Given that all of this is outside of the scope of the architecture, I don't
think that arch/arm64/ is the right place for it. Perhaps this would fit
into the resctrl rework that James has been doing for MPAM?

Will
Arnd Bergmann March 4, 2021, 10:54 a.m. UTC | #4
On Thu, Mar 4, 2021 at 11:34 AM tan.shaopeng@fujitsu.com
<tan.shaopeng@fujitsu.com> wrote:
> > On Wed, Mar 3, 2021 at 10:38 AM tan.shaopeng
> > <tan.shaopeng@jp.fujitsu.com> wrote:

> > > +module_param(tagaddr_ctrl_reg, ulong, 0444);
> > > +MODULE_PARM_DESC(tagaddr_ctrl_reg, "HPC tag address override
> > control register");
> > > +module_param(hwpf_ctrl_reg, ulong, 0444);
> > > +MODULE_PARM_DESC(hwpf_ctrl_reg, "hardware prefetch assist control
> > register");
> > > +module_param(sec_ctrl_reg, ulong, 0444);
> > > +MODULE_PARM_DESC(sec_ctrl_reg, "sector cache control register");
> > > +module_param(sec_assign_reg, ulong, 0444);
> > > +MODULE_PARM_DESC(sec_assign_reg, "sector cache assign register");
> > > +module_param(sec_set0_l2_reg, ulong, 0444);
> > > +MODULE_PARM_DESC(sec_set0_l2_reg, "sector cache L2 way
> > register(sector=0,1)");
> > > +module_param(sec_set1_l2_reg, ulong, 0444);
> > > +MODULE_PARM_DESC(sec_set1_l2_reg, "sector cache L2 way
> > register(sector=2,3)");
> >
> > My feeling is that the actual settings need to be on a higher level, not tied
> > to the specific register-level implementation of this chip. Normally,  the L2
> > cache is set up by the firmware according to local policy, and the settings
> > can either be read by the kernel from registers or passed down through the
> > device tree. It sounds like you want to control the policy at runtime in the
> > operating system rather than at boot time, so for each setting you wish to
> > override, there should be description of what the setting does and what
> > the purpose of overriding the firmware setting is.
>
> OK, I will change module parameter from specific register-level to
> a higher level. And, I will modify the description of module parameters.
> To be clear, we don't suppose these parameters (EL1 registers) are
> often changed at runtime.
>
> > Looking at the first one in the list, I see the specification mentions
> > multiple distinct features that can be enabled or disabled, so these
> > should probably get controlled individually.
>
> It is not necessary to enable/disable every feature individually.
> There are no plans to use these features individually.

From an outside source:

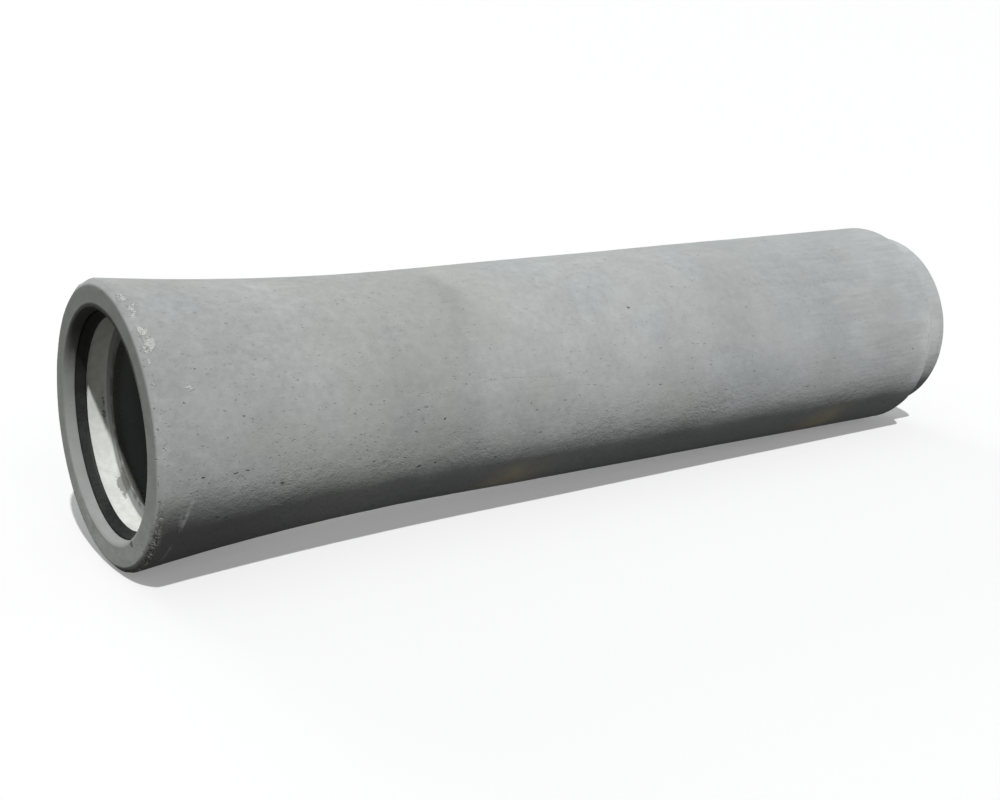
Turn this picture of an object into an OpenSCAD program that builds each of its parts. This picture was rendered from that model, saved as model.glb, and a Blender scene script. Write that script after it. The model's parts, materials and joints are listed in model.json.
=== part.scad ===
// Concrete sewer pipe with a flared socket at one end, a stepped spigot at the other, and a
// rubber seal ring cast into the socket's mouth. It lies on a level floor, unheld, touching it
// with the socket's rim and with the end of its barrel.
// All lengths are in millimetres. +X runs from the socket to the spigot, and Z is up.

/* [Barrel] */
// Bore, which is the pipe's nominal size
bore_d = 450; // [300:5:600]
// Thickness of the barrel's wall
wall = 80; // [60:1:110]
// Laying length: from the socket's face to the end of the barrel
laying_length = 2500; // [1200:5:3000]
// Rounding of the barrel's end edge
end_round = 9; // [2:0.5:15]

/* [Socket] */
// How far the rim stands out from the barrel, before its edge is rounded
rim_rise = 45; // [20:1:90]
// How far the flat face stops short of the rim, on the radius
lip_height = 16; // [8:1:30]
// How far the rim's edge lies behind the face
lip_length = 13; // [8:0.5:30]
// Rounding of the rim's edge
rim_round = 7; // [1:0.5:12]
// Length over which the flare runs out into the barrel
flare_length = 800; // [300:10:1100]
// How much wider the mouth is than the wall behind it, on the radius
mouth_taper = 3; // [0:0.5:8]
// Rounding of the mouth's edge
mouth_round = 12; // [1:0.5:18]
// Rounding where the socket's shoulder turns into the bore
shoulder_round = 5; // [1:0.5:10]

/* [Spigot] */
// How far the spigot steps in from the barrel's outside, on the radius
spigot_step = 37; // [25:1:45]
// Length of the spigot, beyond the barrel's end
spigot_length = 97; // [65:1:140]
// Chamfer round the spigot's tip
tip_chamfer = 4; // [2:0.5:14]
// Gap all round between a spigot and the socket's wall
joint_gap = 4; // [1:0.5:10]
// Gap left between a spigot's end and the socket's shoulder
end_gap = 8; // [3:1:30]

/* [Seal] */
// Distance of the seal's front edge from the socket's face
seal_front = 28; // [15:1:35]
// Length of the seal along the pipe
seal_length = 28; // [22:1:34]
// How far the seal's crest reaches inside the spigot's size, on the radius
seal_squeeze = 12; // [6:0.5:20]
// Length of the crest, where the seal grips
crest_length = 5; // [3:0.5:8]
// How deep the seal's foot is cast into the wall
foot_depth = 8; // [3:0.5:14]

/* [Hidden] */
$fn = 180;
arc_steps = 5;
flare_steps = 20;
small_round = 3;
inner_round = 5;
undercut = 5;

bore_r = bore_d / 2;
barrel_r = bore_r + wall;
rim_r = barrel_r + rim_rise;
face_r = rim_r - lip_height;
spigot_r = barrel_r - spigot_step;
socket_r = spigot_r + joint_gap;
mouth_r = socket_r + mouth_taper;
groove_r = socket_r + foot_depth;
crest_r = spigot_r - seal_squeeze;
total_length = laying_length + spigot_length;
socket_depth = spigot_length + end_gap;
seal_back = seal_front + seal_length;
crest_back = seal_back - undercut;
crest_front = crest_back - crest_length;

concrete = [0.62, 0.62, 0.60];
rubber = [0.10, 0.10, 0.11];

// A profile's point is [radius, distance from the socket's face]. A corner adds its rounding.

function unit(v) = v / norm(v);

// The angle from one direction to another, between -180 and 180.
function turn(from, to) = let (d = to - from) d > 180 ? d - 360 : d < -180 ? d + 360 : d;

// The corner at p between neighbours a and b, as an arc that touches both sides.
function arc(a, p, b, radius) =
    let (
        u = unit(a - p),
        v = unit(b - p),
        half = acos(u * v) / 2,
        mid = p + unit(u + v) * radius / sin(half),
        first = p + u * radius / tan(half) - mid,
        last = p + v * radius / tan(half) - mid,
        start = atan2(first.y, first.x),
        sweep = turn(start, atan2(last.y, last.x))
    )
    [for (i = [0:arc_steps]) let (t = start + sweep * i / arc_steps) mid + radius * [cos(t), sin(t)]];

// A closed outline from corners [radius, distance, rounding].
function rounded(corners) =
    let (n = len(corners), at = [for (c = corners) [c.x, c.y]])
    [for (i = [0:n - 1], q = corners[i][2] > 0
        ? arc(at[(i + n - 1) % n], at[i], at[(i + 1) % n], corners[i][2])
        : [at[i]]) q];

// The flare: a parabola from the rim down to the barrel, level where it meets it.
function flare_r(s) = barrel_r + rim_rise * pow(1 - (s - lip_length) / flare_length, 2);

flare = [for (i = [1:flare_steps])
    let (s = lip_length + flare_length * pow(i / flare_steps, 1.4)) [flare_r(s), s, 0]];

outside = concat(
    [[face_r, 0, small_round], [rim_r, lip_length, rim_round]],
    flare,
    [[barrel_r, laying_length, end_round],
     [spigot_r, laying_length, inner_round],
     [spigot_r, total_length - tip_chamfer, small_round],
     [spigot_r - tip_chamfer, total_length, small_round]]
);

inside = [
    [bore_r, total_length, small_round],
    [bore_r, socket_depth, shoulder_round],
    [socket_r, socket_depth, inner_round],
    [socket_r, seal_back, 0],
    [groove_r, seal_back, 0],
    [groove_r, seal_front, 0],
    [socket_r, seal_front, 0],
    [mouth_r, 0, mouth_round]
];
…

Ok, in that case you probably want a smaller number of global
settings can describe all the combinations one may need in
practice.

> > I also see that it is possible
> > to control this for TTBR1 and TTBR0 separately, and we probably
> > cannot allow user space (through module parameters or any other
> > interface) to control TTBR1, which is where the kernel resides.
>
> This driver does not change the values of TTBR0 and TTBR1,
> and the values of TCR_EL1.TBI0 and TCR_EL1.TBI1.
> The cache functions can be used when TBI is already enabled.
>
> > The TTBR0 settings in turn would seem to interact with
> > CONFIG_ARM64_MTE, and should not be controlled independently
> > but through the same interfaces as that if we find that it does need
> > to be controlled at all.
>
> MTE is not supported on A64FX.
> So, this function does not conflict with MTE.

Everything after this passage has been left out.